Werewolves Within’s two main leads, Finn and Cecily (played by Sam Richardson and Milana Vayntrub respectively), are the glue that keeps everything together. Finn is Beavertown’s new forest ranger and Cecily is the town’s mailperson. Their chemistry carries an undeniable pull that immediately places them as people worthy of trust in case of a werewolf crisis. They’re easy to root for, which makes all the violence around them bite that much harder.

What’s smart about the two leads is that they function as balancing agents, towing the line between the left-leaning suspects and the pro-pipeline right-wingers. To be clear, I don’t believe the movie is a right-wing bashing free-for-all where the more liberal camp comes out as the clear winner. Each side is a caricature of itself and the movie invites making fun of everyone.

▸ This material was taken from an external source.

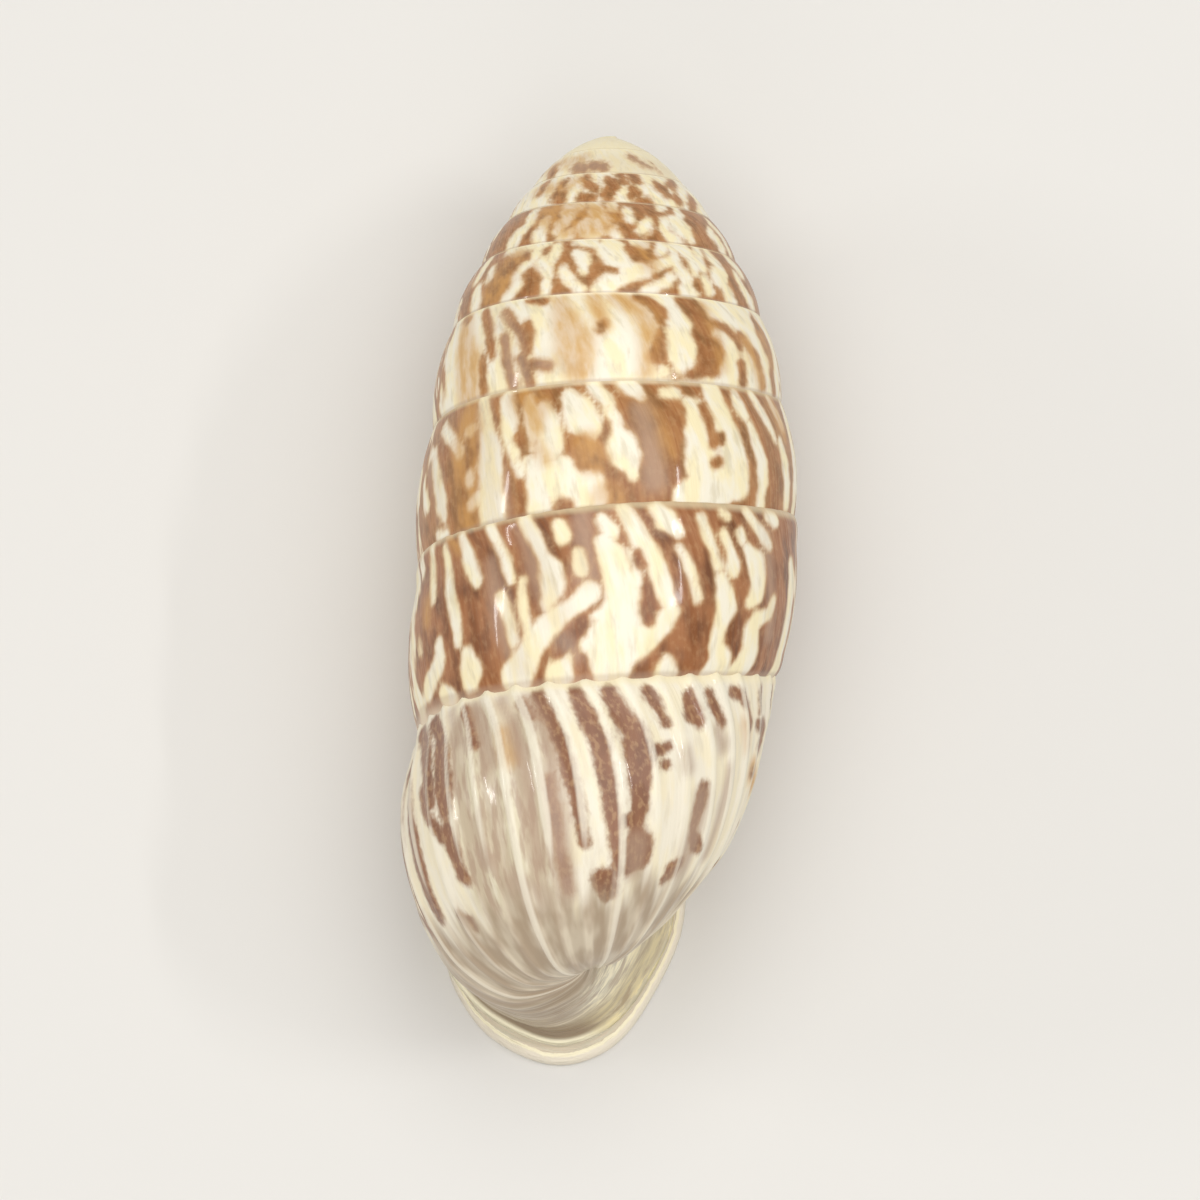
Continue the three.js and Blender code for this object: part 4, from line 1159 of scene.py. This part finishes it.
@dataclass(frozen=True)
class Pattern:
    """The drawn backs of the whorls, which fade into mottling on the sides."""

    drawings: tuple[Drawing, ...] = DRAWINGS
    starts: tuple[float, float] = (0.01, 0.04)
    deepest: float = 0.35
    tint_edge: float = 0.3

    def paint(self, growth: Growth, turn: np.ndarray,
              across: np.ndarray) -> tuple[np.ndarray, np.ndarray]:
        """Paint the drawings on a stretch of the winding.

        Args:
            growth: The winding.
            turn: Turn of each point.
            across: Place of each point across its whorl.

        Returns:
            Depth inside the pale tone, weight and grey share, and then the ochre, taupe and
            spare shares, as two arrays of vectors.
        """
        marks = np.zeros(turn.shape + (3,))
        tints = np.zeros(turn.shape + (3,))
        for drawing in self.drawings:
            place = turn - drawing.whorl
            pick = (place > 0) & (place < 0.5)
            if not pick.any():
                continue
            at, down_at = turn[pick], across[pick]
            radius, _ = growth.flank(np.array(drawing.whorl + 0.25), np.array(0.5))
            _, top = growth.suture(np.array(drawing.whorl + 0.25))
            _, low = growth.suture(np.array(drawing.whorl + 1.25))
            scales = (2 * math.pi * float(radius), float(low - top))
            side = drawing.ground.value
            tone = np.full(at.shape, side * self.deepest)
            for streak in drawing.over:
                tone = side * np.minimum(side * tone, -streak.inside(at, down_at, *scales))
            for streak in drawing.restored:
                tone = side * np.maximum(side * tone, streak.inside(at, down_at, *scales))
            marks[pick, 0] = np.clip(tone, -self.deepest, self.deepest)
            share = at - drawing.whorl
            marks[pick, 1] = smoothstep(*self.starts, share) * (1 - smoothstep(*drawing.ends, share))
            marks[pick, 2] = self.tint(drawing.grey, at, down_at, scales)
            tints[pick, 0] = self.tint(drawing.ochre, at, down_at, scales)
            tints[pick, 1] = self.tint(drawing.taupe, at, down_at, scales)
        return marks, tints

    def tint(self, drawn: tuple[Streak, ...], turn: np.ndarray, across: np.ndarray,
             scales: tuple[float, float]) -> np.ndarray:
        """Give the share of a tint that soft streaks lay down.

        Args:
            drawn: The streaks.
            turn: Turn of each place.
            across: Where each place lies across its whorl.
            scales: Millimetres in a turn, and across the whorl.

        Returns:
            The share at each place, from 0 to 1.
        """
        share = np.zeros(turn.shape)
        for streak in drawn:
            inside = streak.inside(turn, across, *scales)
            share = np.maximum(share, smoothstep(-self.tint_edge, self.tint_edge, inside))
        return share


def linear(red: int, green: int, blue: int) -> Colour:
    """Turn a display colour into a linear one.

    Args:
        red: Red, from 0 to 255.
        green: Green, from 0 to 255.
        blue: Blue, from 0 to 255.

    Returns:
        The linear colour, with its opacity.
    """
    def channel(value: int) -> float:
        """Turn one channel into a linear one."""
        share = value / 255
        return share / 12.92 if share <= 0.04045 else ((share + 0.055) / 1.055) ** 2.4
    return channel(red), channel(green), channel(blue), 1.0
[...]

You might’ve already noticed I haven’t mentioned the werewolf that much. There’s a reason for that, but I’ll let the movie do the talking on that front. I’ll say this, the direction they take it in is whip-smart and well worth the many twists and turns the movie throws at its audience at nearly every turn.

Werewolves Within is a remarkable satire of our current political climate and it uses horror conventions just as well as it subverts them to make it stand out. It serves a higher purpose and it’s all the better for it. It has quite a few tricks up its sleeves, and you’ll laugh hard through each one as you try to figure who is and who isn’t an asshole. I mean, who is or who isn’t a werewolf.